Puerto Viejo Feels More Functional

Puerto Viejo generally feels more developed in terms of infrastructure, comfort, organization, and long-term livability.

The roads are better.

Internet often feels more stable.

The town feels cleaner and more organized overall.

There are more wellness-oriented cafés, boutique hotels, digital nomads, yoga spaces, vegan restaurants, and semi-permanent expat communities.

Puerto Viejo increasingly attracts people staying months rather than days.

It feels like a place where people build lifestyles.

Bocas Feels More Wild

Bocas feels rougher around the edges.

Infrastructure can feel inconsistent. Power outages happen. Rain floods streets. Things feel more improvised.

But many travelers actually prefer this.

The imperfections create atmosphere.

Bocas still feels slightly untamed compared to Puerto Viejo’s increasingly polished international backpacker scene.

In Bocas, tropical chaos remains part of daily life.

The Beaches: Calm Caribbean vs Surf Coast

Bocas Beaches

Bocas beaches vary dramatically because of the islands.

Some are calm shallow Caribbean paradises like Playa Estrella with crystal-clear shallow water and palm trees.

Others are rougher surf beaches.

Some require boats.

Others require jungle walks.

Many feel remote and separated from civilization.

The diversity becomes part of the appeal.

Puerto Viejo Beaches

Puerto Viejo’s beaches feel more connected and surf-oriented.

Places like Playa Cocles and Playa Chiquita stretch naturally along the coast beneath dense jungle.

The atmosphere feels earthier and more grounded.

Surf culture dominates more strongly.

The beaches often feel wilder and less lagoon-like than Bocas’ calmer Caribbean areas.

The Water Color Debate

Travelers endlessly debate this.

Bocas probably wins for surreal Caribbean water color overall.

Certain beaches in Bocas genuinely look absurdly turquoise in ways that almost seem fake.

Puerto Viejo’s water can be beautiful too, but often feels darker, rougher, and more surf-oriented rather than crystal-clear lagoon-style Caribbean.

Bocas delivers more postcard-style tropical water.

Puerto Viejo delivers moodier jungle coastline energy.

The Rain

Both destinations receive enormous amounts of rain.

But the rain feels different.

Bocas Rain

Bocas rain feels theatrical.

Massive tropical storms slam into the islands while thunder rolls across the sea and water taxis continue racing through downpours.

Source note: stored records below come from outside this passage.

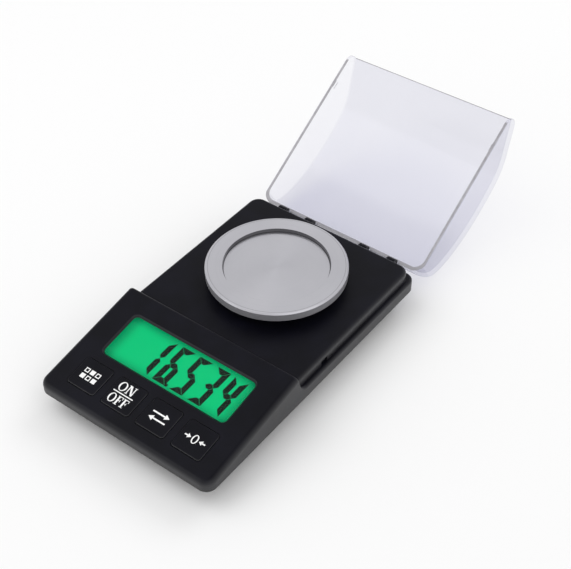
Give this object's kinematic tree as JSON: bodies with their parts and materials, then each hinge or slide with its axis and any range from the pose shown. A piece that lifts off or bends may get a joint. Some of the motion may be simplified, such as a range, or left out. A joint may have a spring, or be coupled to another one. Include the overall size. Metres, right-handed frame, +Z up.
{
  "type": "digital jewelry scale",
  "caption": "Pocket digital weighing scale: inclined key and display panel, raised round steel pan and a clear hinged draught shield.",
  "frame": {"origin": "on the table, under the middle of the whole scale with its shield open", "axes": "+X to the right across the scale, +Y from the keys back to the hinge, +Z up"},
  "size_m": [0.08, 0.1988, 0.0504],
  "materials": {
    "black_plastic": "satin",
    "key_plastic": "satin",
    "clear_plastic": "clear",
    "pan_steel": "brushed",
    "screw_steel": "plain",
    "aluminium": "plain",
    "rubber": "matte",
    "window": "clear",
    "lcd": "gloss",
    "white_plastic": "matte",
    "board_green": "gloss",
    "chip_black": "matte",
    "gold": "plain",
    "cell_wrap": "gloss",
    "lead_red": "satin"
  },
  "bodies": {
    "casing": {"lower_casing": "black_plastic", "upper_casing": "black_plastic", "rubber_feet": "rubber", "casing_screws": "screw_steel", "battery_cells": "cell_wrap", "terminal_contacts": "screw_steel", "bridge_contact": "screw_steel", "lcd_lens": "window", "lcd_glass": "lcd", "lcd_backlight": "white_plastic", "zebra_strip": "rubber", "lcd_frame": "white_plastic", "main_board": "board_green", "board_screws": "screw_steel", "key_switches": "chip_black", "controller_chip": "chip_black", "converter_chip": "chip_black", "board_capacitors": "aluminium", "load_cell_beam": "aluminium", "strain_gauges": "gold", "load_cell_arm": "screw_steel", "fixed_end_screws": "screw_steel", "free_end_screws": "screw_steel", "overload_stop_screw": "screw_steel", "pan_table": "white_plastic", "pan_table_screw": "screw_steel", "pan_cushion": "rubber", "hinge_pins": "screw_steel", "battery_leads": "lead_red", "load_cell_leads": "lead_red"},
    "pan": {"weighing_pan": "pan_steel"},
    "shield": {"shield_lid": "clear_plastic"},
    "door": {"battery_door": "black_plastic"},
    "count_button": {"count_key": "key_plastic", "count_switch_plunger": "white_plastic"},
    "power_button": {"power_key": "key_plastic", "power_switch_plunger": "white_plastic"},
    "mode_button": {"mode_key": "key_plastic", "mode_switch_plunger": "white_plastic"},
    "tare_button": {"tare_key": "key_plastic", "tare_switch_plunger": "white_plastic"}
  },
  "joints": [
    {"name": "shield_hinge", "type": "hinge", "parent": "casing", "child": "shield", "pos_m": [0, 0.03008, 0.01252], "axis": [1, 0, 0], "range_deg": [0, 148]},
    {"name": "pan_lift", "type": "slide", "parent": "casing", "child": "pan", "axis": [0, 0, 1], "range_m": [0, 0.0011]},
    {"name": "door_slide", "type": "slide", "parent": "casing", "child": "door", "axis": [-1, 0, 0], "range_m": [0, 0.024]},
    {"name": "count_press", "type": "slide", "parent": "casing", "child": "count_button", "axis": [0, 0.184, -0.9829], "range_m": [0, 0.0005], "stiffness_N_per_m": 800},
    {"name": "power_press", "type": "slide", "parent": "casing", "child": "power_button", "axis": [0, 0.184, -0.9829], "range_m": [0, 0.0005], "stiffness_N_per_m": 800},
    {"name": "mode_press", "type": "slide", "parent": "casing", "child": "mode_button", "axis": [0, 0.184, -0.9829], "range_m": [0, 0.0005], "stiffness_N_per_m": 800},
    {"name": "tare_press", "type": "slide", "parent": "casing", "child": "tare_button", "axis": [0, 0.184, -0.9829], "range_m": [0, 0.0005], "stiffness_N_per_m": 800}
  ]
}
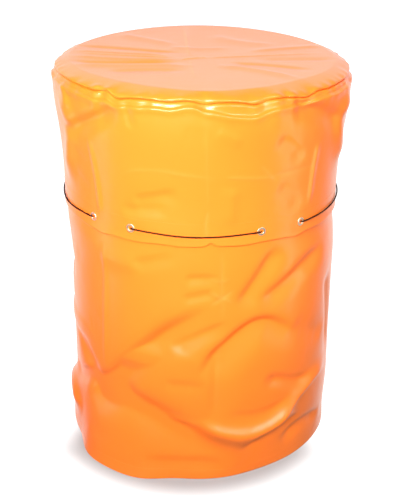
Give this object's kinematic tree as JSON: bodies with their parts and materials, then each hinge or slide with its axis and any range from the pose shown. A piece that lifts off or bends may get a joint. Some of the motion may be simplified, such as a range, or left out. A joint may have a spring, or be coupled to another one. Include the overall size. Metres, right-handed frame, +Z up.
{
  "type": "covered steel drum",
  "caption": "Closed-head steel drum under a two-piece coated-fabric cover: an open sleeve, and a cap drawn in by a laced elastic cord.",
  "frame": {"origin": "on the floor, under the middle of the drum", "axes": "+Z up along the drum's axis; -Y is the front, the side with the cord's long gap between two pairs of grommets; +X to the right of it"},
  "size_m": [0.6208, 0.6202, 0.8812],
  "materials": {
    "drum_enamel": "semi-gloss enamel on rolled steel",
    "plated_steel": "zinc plated",
    "gasket_rubber": "matt black rubber",
    "coated_cloth": "glossy orange vinyl-coated polyester cloth",
    "seam_tape": "orange welded vinyl tape",
    "elastic_cord": "dark brown braided sheath over an elastic core",
    "brass": "polished brass"
  },
  "bodies": {
    "drum": {"drum_shell": "drum_enamel", "drum_top_head": "drum_enamel", "drum_bottom_head": "drum_enamel", "large_bung_flange": "plated_steel", "vent_bung_flange": "plated_steel", "large_flange_gasket": "gasket_rubber", "vent_flange_gasket": "gasket_rubber"},
    "large_plug_seal": {"large_plug_gasket": "gasket_rubber"},
    "large_plug": {"large_bung_plug": "plated_steel"},
    "vent_plug_seal": {"vent_plug_gasket": "gasket_rubber"},
    "vent_plug": {"vent_bung_plug": "plated_steel"},
    "sleeve": {"sleeve_panel": "coated_cloth", "sleeve_bottom_hem": "coated_cloth", "sleeve_top_hem": "coated_cloth", "sleeve_seam_tape": "seam_tape"},
    "cap": {"cap_top_panel": "coated_cloth", "cap_skirt": "coated_cloth", "cap_hem_layer": "coated_cloth", "cap_seam_tape": "seam_tape", "grommet_1": "brass", "grommet_2": "brass", "grommet_3": "brass", "grommet_4": "brass", "grommet_5": "brass", "grommet_6": "brass", "grommet_7": "brass", "grommet_8": "brass", "grommet_9": "brass", "grommet_10": "brass", "grommet_washer_1": "brass", "grommet_washer_2": "brass", "grommet_washer_3": "brass", "grommet_washer_4": "brass", "grommet_washer_5": "brass", "grommet_washer_6": "brass", "grommet_washer_7": "brass", "grommet_washer_8": "brass", "grommet_washer_9": "brass", "grommet_washer_10": "brass", "draw_cord": "elastic_cord", "cord_knot": "elastic_cord"}
  },
  "joints": [
    {"name": "sleeve_lift", "type": "slide", "parent": "drum", "child": "sleeve", "axis": [0, 0, 1], "range_m": [0, 0.92]},
    {"name": "cap_lift", "type": "slide", "parent": "sleeve", "child": "cap", "axis": [0, 0, 1], "range_m": [0, 0.36]},
    {"name": "large_plug_rise", "type": "slide", "parent": "drum", "child": "large_plug_seal", "axis": [0, 0, 1], "range_m": [0, 0.0067]},
    {"name": "large_plug_turn", "type": "hinge", "parent": "large_plug_seal", "child": "large_plug", "pos_m": [0.222, 0, 0.869], "axis": [0, 0, 1], "range_deg": [0, 1080]},
    {"name": "vent_plug_rise", "type": "slide", "parent": "drum", "child": "vent_plug_seal", "axis": [0, 0, 1], "range_m": [0, 0.0055]},
    {"name": "vent_plug_turn", "type": "hinge", "parent": "vent_plug_seal", "child": "vent_plug", "pos_m": [-0.222, 0, 0.869], "axis": [0, 0, 1], "range_deg": [0, 1080]}
  ],
  "couplings": [
    {"joint": "large_plug_rise", "follows": "large_plug_turn", "m_per_rad": 0.00035152},
    {"joint": "vent_plug_rise", "follows": "vent_plug_turn", "m_per_rad": 0.00028875}
  ]
}
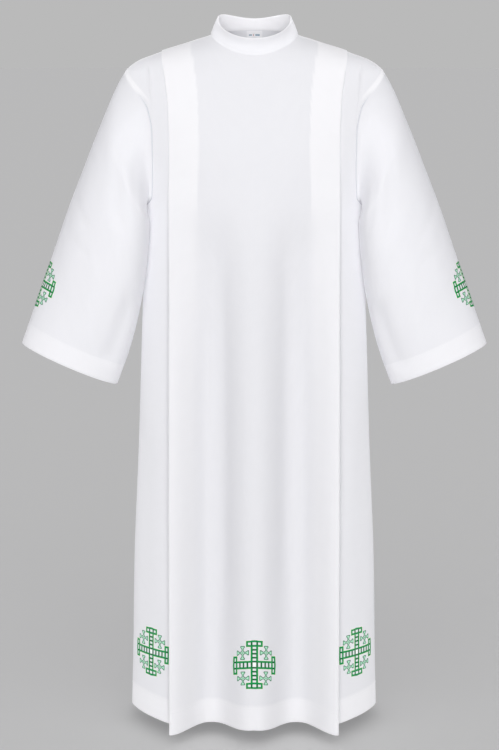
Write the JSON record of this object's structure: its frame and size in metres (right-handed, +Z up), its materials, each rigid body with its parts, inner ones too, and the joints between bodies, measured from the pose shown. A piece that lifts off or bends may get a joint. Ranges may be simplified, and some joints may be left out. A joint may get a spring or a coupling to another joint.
{
  "type": "alb robe",
  "caption": "Long white liturgical robe, filled out and hollow: stand collar, pleated front and back, straight set-in sleeves, hemmed to the ankle, with small embroidered crosses.",
  "frame": {"origin": "middle of the neck, level with the points where the collar meets the shoulder seams; the wearer's shoulders and neck hold the robe up there", "axes": "+Z up, +X towards the wearer's left arm, -Y to the front"},
  "size_m": [0.98, 0.3349, 1.5001],
  "materials": {
    "white_cloth": "plain-woven white cotton and polyester cloth, matt, with a faint sheen on the folds",
    "collar_cloth": "the same white cloth, doubled and topstitched",
    "label_tape": "smooth woven label tape"
  },
  "bodies": {
    "root": {"front": "white_cloth", "back": "white_cloth", "sleeve_left": "white_cloth", "sleeve_right": "white_cloth", "collar": "collar_cloth", "neck_label": "label_tape"}
  },
  "joints": []
}
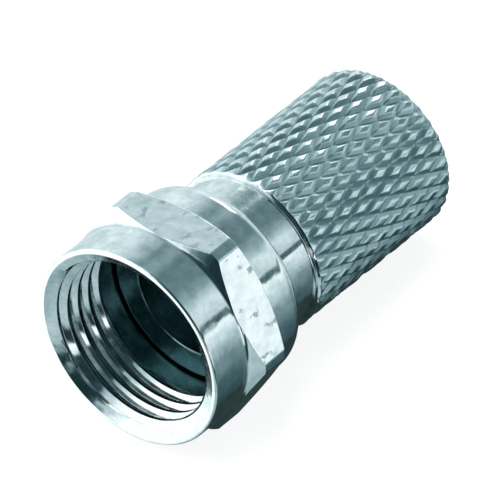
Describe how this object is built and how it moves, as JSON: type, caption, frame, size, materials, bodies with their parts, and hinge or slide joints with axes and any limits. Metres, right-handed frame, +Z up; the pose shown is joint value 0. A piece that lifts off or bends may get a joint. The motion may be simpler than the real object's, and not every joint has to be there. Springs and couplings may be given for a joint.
{
  "type": "screw-on coaxial f connector",
  "caption": "Screw-on F plug for coaxial cable: a hexagon coupling nut with a threaded mouth that spins on a diamond-knurled sleeve.",
  "frame": {"origin": "centre of the sleeve's front face, inside the nut, where the socket's rim seats", "axes": "+Y along the connector's axis towards the cable, -Y out of the nut's mouth, +Z up with one flat of the hexagon facing down"},
  "size_m": [0.0124, 0.02, 0.011],
  "materials": {
    "nut_plating": "satin nickel plating",
    "sleeve_plating": "satin nickel plating over diamond knurling"
  },
  "bodies": {
    "sleeve": {"knurled_sleeve": "sleeve_plating"},
    "nut": {"coupling_nut": "nut_plating"}
  },
  "joints": [
    {"name": "nut_spin", "type": "hinge", "parent": "sleeve", "child": "nut", "pos_m": [0, 0, 0], "axis": [0, 1, 0], "continuous": true}
  ]
}
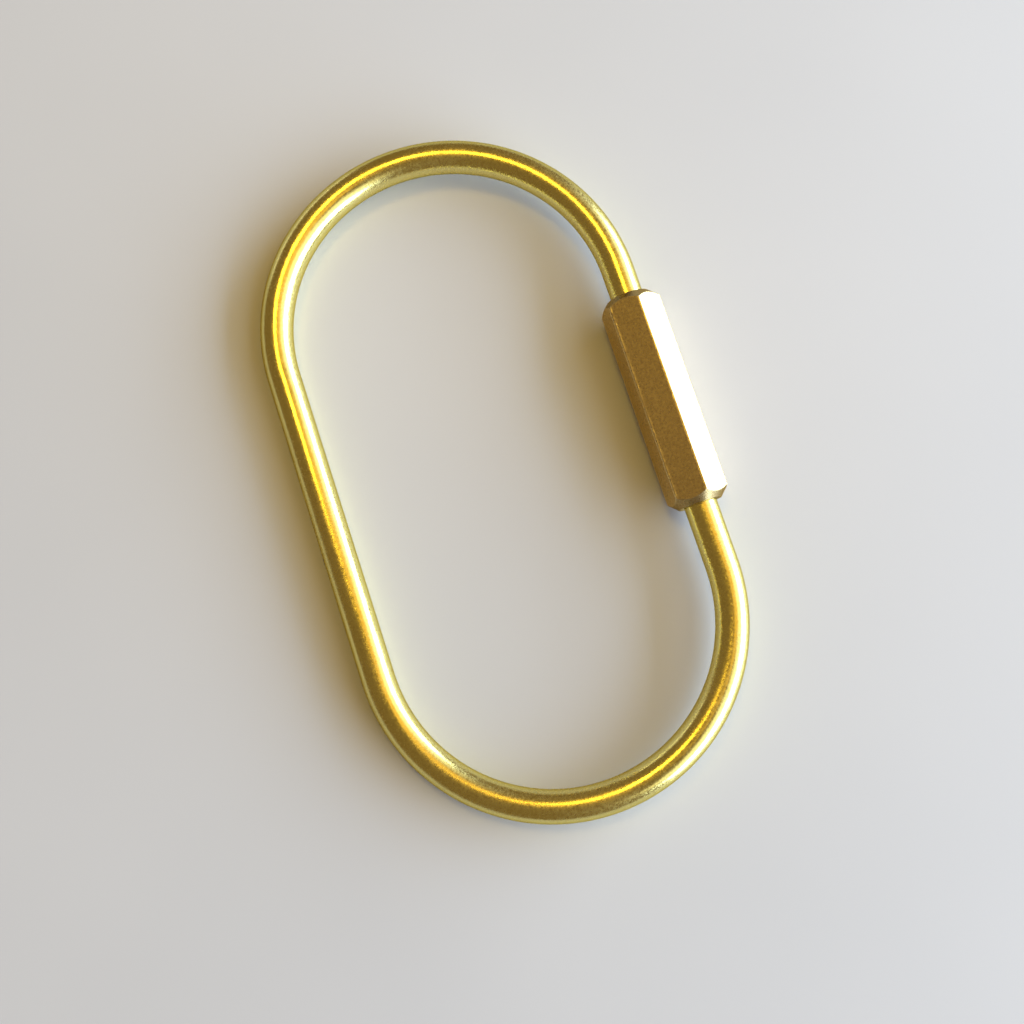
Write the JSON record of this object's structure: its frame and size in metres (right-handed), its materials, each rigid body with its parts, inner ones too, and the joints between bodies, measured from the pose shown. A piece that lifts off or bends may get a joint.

Everything becomes soaked instantly.

Humidity afterward becomes overwhelming.

The rain feels deeply tied to island life itself.

Puerto Viejo Rain

Puerto Viejo rain feels slower and moodier.

The jungle darkens.

Roads become muddy.

Mist hangs over the coastline.

People continue biking through drizzle beneath giant trees.

The atmosphere becomes introspective rather than chaotic.

Wildlife and Jungle

Both places excel for wildlife, but differently.

Puerto Viejo Wins for Easy Jungle Wildlife

Puerto Viejo probably offers easier casual wildlife encounters.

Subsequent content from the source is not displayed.